Monday, February 11, 2013

Carnage

I'm not a good enough writer (or thinker or feeler) to properly capture the experience of my Carnaval in Paraguay, but I hope that these pictures may convey the general feeling. There is no carnaval celebration in the north where I lived last year, so this is my first carnaval in South America. It's not like anything I've ever seen or heard or felt before.



I've been performing with the Batucada samba drum group in my town which has been a really cool and totally new experience. It's composed of about 25 youths, aging from about 12-22 years old. The core members organized themselves five years ago, started practising with buckets and whatever they could find, held fundraisers, bought drums, and have grown and improved year after year. We've performed in five corsos now (carnaval parades), twice in Natalio the weekend before last, once in Capitan Meza last Friday night, and twice in Yatytay, last friday and then again last night.
The towns in this part of Itapua rotate hosting carnaval weekends with parades and all the neighboring towns send performance groups of dancers and drummers (mostly dancers) to perform and compete for prizes in whichever town is hosting that weekend. This weekend both Capitan Meza and Yatytay were hosting, so we played at both Friday night. On the second night of the corsos (theoretically Saturday, but delayed to Sunday both weekends because of rain) prizes are awarded to the best groups; our group won first prize both times. The prize was almost $200 for the Natalio carnaval, which I think will just go to drum purchase and maintenance. We got invited to a carnaval in the middle-of-nowhere town of Itapua Poty in two weeks which will have a top prize of $400.
I love playing with the group, it is quite challenging and fun and the combined effect of so many drums is exhilarating  The performance is challenging as well, but I have now twice been surprised when we've won top place, despite my many errors and perceived general dis-coordination.
What's hard about participating in the group is passing the many hours waiting to perform. The group is mostly composed of teenage boys, and they can be just as obnoxious and rude and stupid as teenage boys can be anywhere. I feel very comfortable with most of the other players, but there are a couple of clowns who love to taunt me.
"Norteamericano, Hello Norteamericano! Goodmorning! One, two, three, Hello Baby!"
I'm working at being better at joking around, but these guys are really awful. I remember kids just like them when I was in High School. I'm not going to fight them, I can't verbally jab at them with my accented and awkward Spanish. I try and maintain some quiet dignity, but doesn't feel very effective. Some things never change I suppose.

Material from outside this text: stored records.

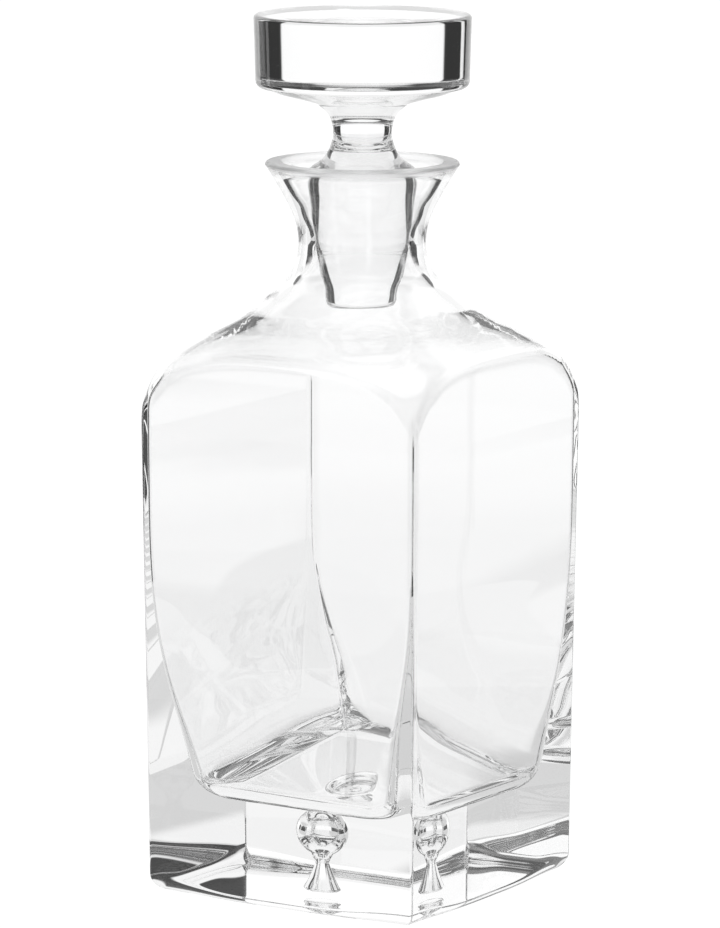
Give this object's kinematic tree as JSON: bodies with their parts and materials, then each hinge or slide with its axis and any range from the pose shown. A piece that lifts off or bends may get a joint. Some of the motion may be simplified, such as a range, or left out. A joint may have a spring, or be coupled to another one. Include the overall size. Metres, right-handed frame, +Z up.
{
  "type": "square glass decanter with stopper",
  "caption": "Square clear-glass spirit decanter with arched shoulders, pinched neck, thick base holding a pin-shaped air bubble, and a lift-out solid glass stopper with a disc knob.",
  "frame": {"origin": "middle of the flat underside of the base", "axes": "+Z up along the neck and stopper axis; the side faces look along +X, -X, +Y and -Y"},
  "size_m": [0.0866, 0.0866, 0.2387],
  "materials": {
    "vessel_glass": "fire-polished clear crystal, satin-ground rim on the lip",
    "stopper_glass": "polished clear crystal, fine-ground where the plug seats"
  },
  "bodies": {
    "vessel": {"decanter_vessel": "vessel_glass"},
    "stopper": {"stopper": "stopper_glass"}
  },
  "joints": [
    {"name": "stopper_lift", "type": "slide", "parent": "vessel", "child": "stopper", "axis": [0, 0, 1], "range_m": [0, 0.06]}
  ]
}
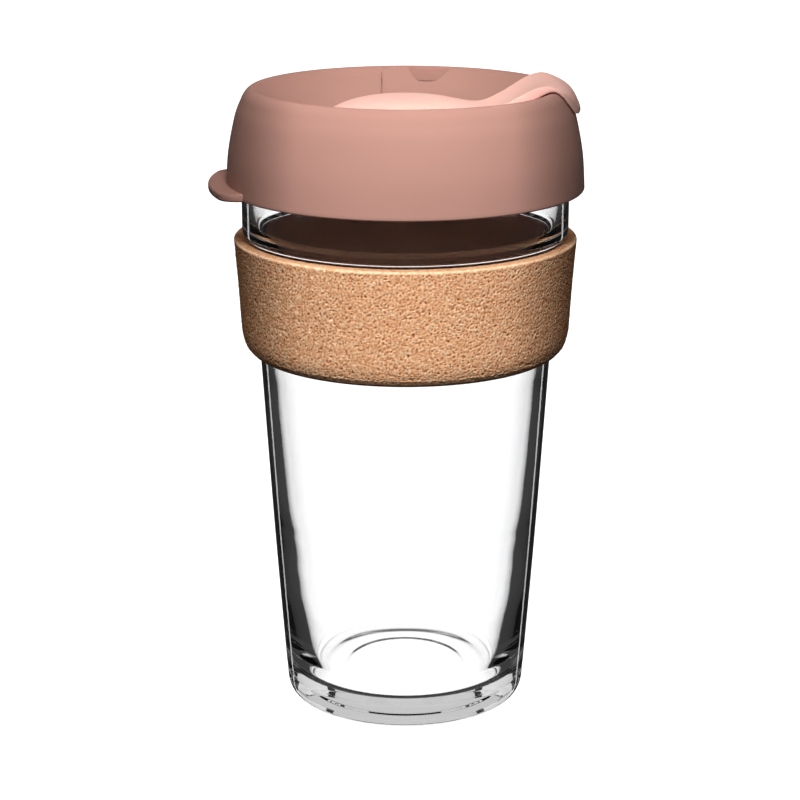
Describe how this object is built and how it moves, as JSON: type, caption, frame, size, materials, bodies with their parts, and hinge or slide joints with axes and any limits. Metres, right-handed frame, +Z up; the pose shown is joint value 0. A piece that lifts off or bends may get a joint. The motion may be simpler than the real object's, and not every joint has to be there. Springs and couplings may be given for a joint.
{
  "type": "glass travel tumbler",
  "caption": "Clear-glass travel tumbler with a cork band under its shoulder, a press-on lid with a grip tab, and a plug whose tongue turns over the sip hole.",
  "frame": {"origin": "centre of the flat base, on the surface that the cup stands on", "axes": "+Z up the cup's axis, +X towards the plug's tongue at rest, +Y close to the sip hole, -X close to the lid's grip tab"},
  "size_m": [0.0924, 0.088, 0.1581],
  "materials": {
    "clear_glass": "clear, smooth pressed soda-lime glass",
    "cork": "sanded agglomerated cork with fine dark flecks",
    "lid_plastic": "matte dusty-rose moulded plastic",
    "plug_plastic": "satin salmon-pink soft elastomer"
  },
  "bodies": {
    "cup": {"glass_cup": "clear_glass"},
    "band": {"cork_band": "cork"},
    "lid_body": {"lid": "lid_plastic"},
    "plug_body": {"plug": "plug_plastic"}
  },
  "joints": [
    {"name": "lid_lift", "type": "slide", "parent": "cup", "child": "lid_body", "axis": [0, 0, 1], "range_m": [0, 0.05]},
    {"name": "plug_turn", "type": "hinge", "parent": "lid_body", "child": "plug_body", "pos_m": [0, 0, 0.15], "axis": [0, 0, 1], "range_deg": [-165.6, 78]},
    {"name": "band_slide", "type": "slide", "parent": "cup", "child": "band", "axis": [0, 0, -1], "range_m": [0, 0.09]}
  ]
}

We got back last night at 3:30 am. It is really incredible how wholeheartedly these conservative small towns go in for a party. The most popular thing for spectators to do is buy aerosol cans of spray foam and mercilessly spray each other. I don't think I've ever seen anyone wearing safety goggles in Paraguay except for the in bleachers at Carnaval. Beer is for sale of course, proceeds go to help fund the prizes for performers. The carnaval in Yatytay was sponsored by the volunteer firefighters, they were using the ambulance (flashing lights, but no siren) to deliver ice to the beer stand last night.
Fortunately I have no major commitments today. Last Monday I had a 7am meeting with the mayor, after getting home around 2:40 am. And it's a rainy day so I'm hanging out around the house and drinking coffee. I just made a lentil stew for lunch.